══ Source data

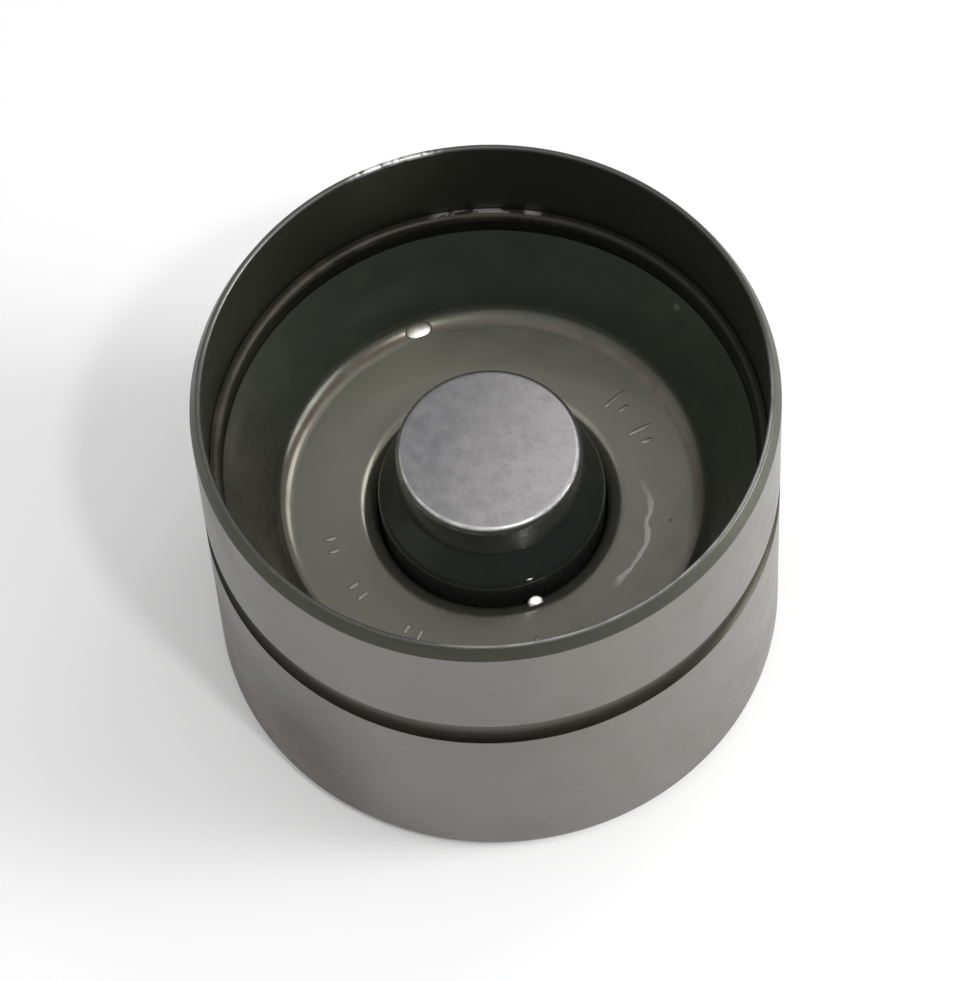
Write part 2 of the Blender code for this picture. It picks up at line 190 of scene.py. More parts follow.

# Painted highlights, light and shade near one azimuth: the azimuth, how far it reaches and how far
# it is full, each way
RIM_HIGHLIGHT = (105.5, 11, 5)
RIM_EDGE_HIGHLIGHT = (-50, 62, 32)
FOOT_SHADE_AND_DULL = (48, 70, 50)
CONE_LIGHT = (-140, 75, 25)
FLANGE_HIGHLIGHT = (86.7, 13, 9)

# Bead of dried oil on the web, along an arc that bows out round its middle azimuth
TRACE_RADIUS = 0.00978
TRACE_MIDDLE = math.radians(-25)
TRACE_BOW = 0.0026
TRACE_WAVE = 0.001
TRACE_HALF_WIDTH = (0.00006, 0.00023)
TRACE_START = (math.radians(-45), math.radians(-38))
TRACE_END = (math.radians(-12), math.radians(9))
TRACE_DROP = (0.0002, 0.0001)

# Floor, lamps and room. Here azimuth 0 is the camera's side, and it grows to the right
FLOOR_SIZE = 8.0
FLOOR_GREY = 0.86
LAMPS = (
    # name, azimuth, elevation, distance, size, power
    ("window", 138, 56, 0.35, 0.11, 0.085),
    ("right", 85, 30, 0.35, 0.2, 0.38),
    ("low", 85, 8, 0.35, 0.12, 1.15),
    ("left", -60, 55, 0.35, 0.6, 0.42),
    ("key", 35, 61, 0.45, 0.035, 0.36),
)
FLOOR_GLOW = 0.12
ROOM_DARK = (0.148, 0.15, 0.148)
ROOM_LIGHT = (0.576, 0.576, 0.576)
ROOM_LIGHT_SIDE = (0.5, 0.45, 0.74)
ROOM_RAMP = (-0.3, 0.8)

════

Work instructions:
Looking at the material above, please copy exactly every line from its first line through the line containing "FLANGE_HIGHLIGHT = (86.7, 13, 9)", with both ends included and nothing else.

Exercise answer:
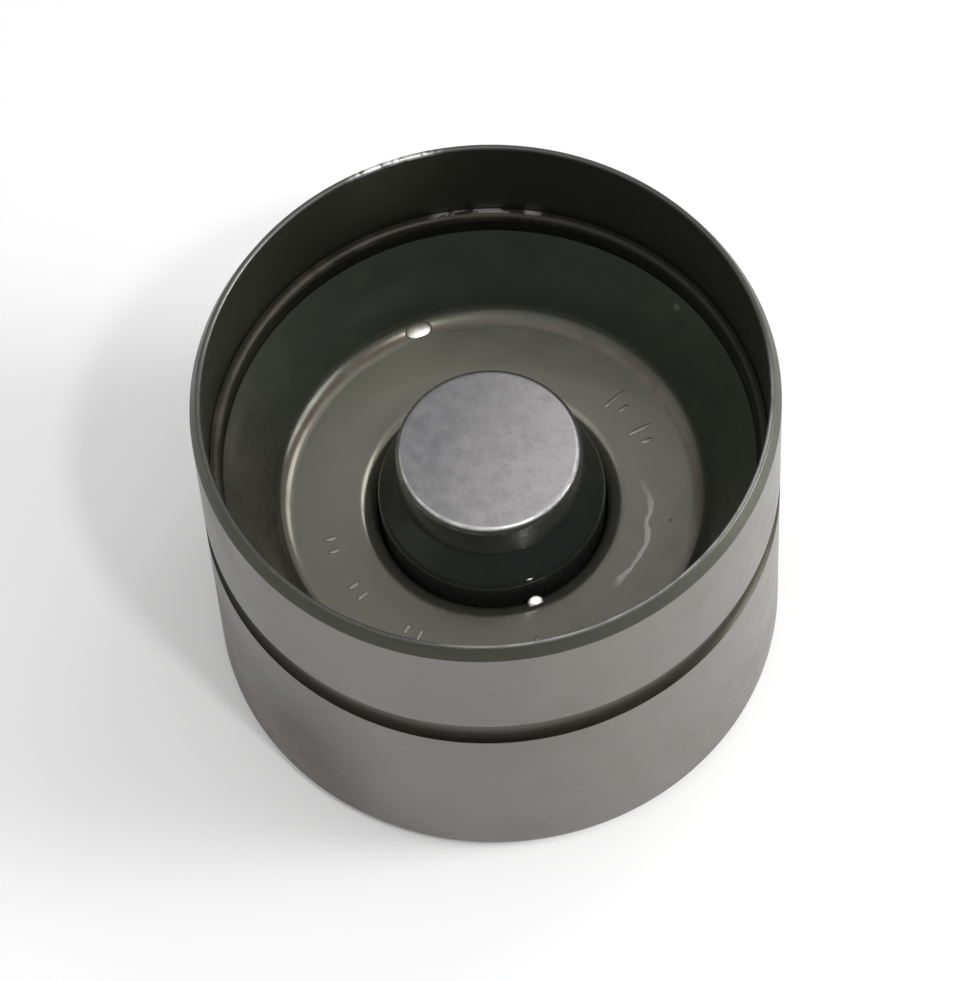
Write part 2 of the Blender code for this picture. It picks up at line 190 of scene.py. More parts follow.

# Painted highlights, light and shade near one azimuth: the azimuth, how far it reaches and how far
# it is full, each way
RIM_HIGHLIGHT = (105.5, 11, 5)
RIM_EDGE_HIGHLIGHT = (-50, 62, 32)
FOOT_SHADE_AND_DULL = (48, 70, 50)
CONE_LIGHT = (-140, 75, 25)
FLANGE_HIGHLIGHT = (86.7, 13, 9)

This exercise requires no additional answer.